One of the most intriguing pieces from Grist, however, came from Adam Stein, the co-founder of Terrapass, a commercial carbon offset vendor, who argued that the dissolution of Lehman Brothers, including its carbon trading desk, will not damage the carbon offsets market. Likewise, after a blog post early last month at The New York Times suggested that New York Gov. David Paterson might exempt businesses from regulations like the northeastern cap-and-trade initiative in order to alleviate economic pressure, Paterson reiterated his support for such regulations, according to The Daily Green. And yesterday, The New York Times’s new Green Inc. blog reported that Michigan has become the twenty-eighth state to adopt a Renewable Portfolio Standard.

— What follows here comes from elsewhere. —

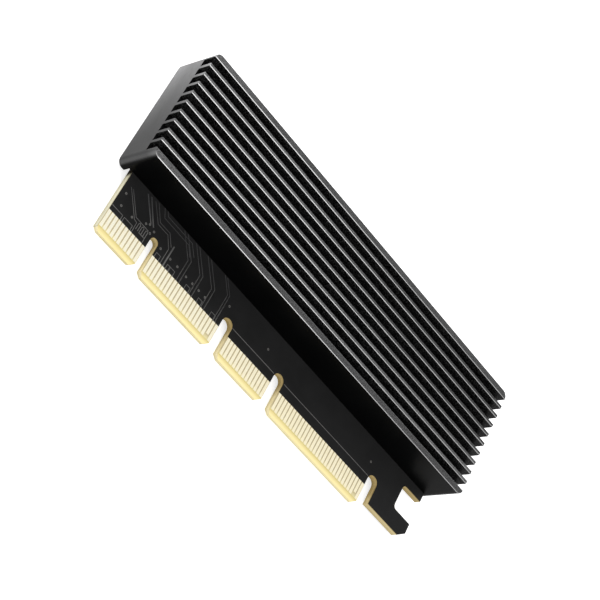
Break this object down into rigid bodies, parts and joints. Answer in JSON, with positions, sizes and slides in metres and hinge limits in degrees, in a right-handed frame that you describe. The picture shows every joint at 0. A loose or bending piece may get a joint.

So there is reason to be optimistic about clean energy. Indeed, the bailout package included eagerly sought (and by no means certain) tax credits for renewable power sources like wind and solar. Yet many ramifications of the economic crisis are still unclear. Venture capital and state-level policy may not guarantee green-tech’s viability in a prolonged, global recession. As Keith Johnson at The Wall Street Journal’s Environmental Capital blog has pointed out, as the worldwide economy plummets, “oil plummets, and so does green rhetoric.” Today, oil prices hit an eight-month low. To make matters worse, European leaders, who have been far more progressive (if not successful) than their American colleagues on energy policy, are attempting to retreat somewhat from promises to curb greenhouse gas emissions.
Despite all the sanguine news accounts about clean energy’s future, it is those clouds on the horizon that give pause. We’ve heard about the fortitude of venture capital and state-level regulation, now it is time for journalists to explore the financial crisis’s influence on larger industrial investments and federal policy, which is what really matters.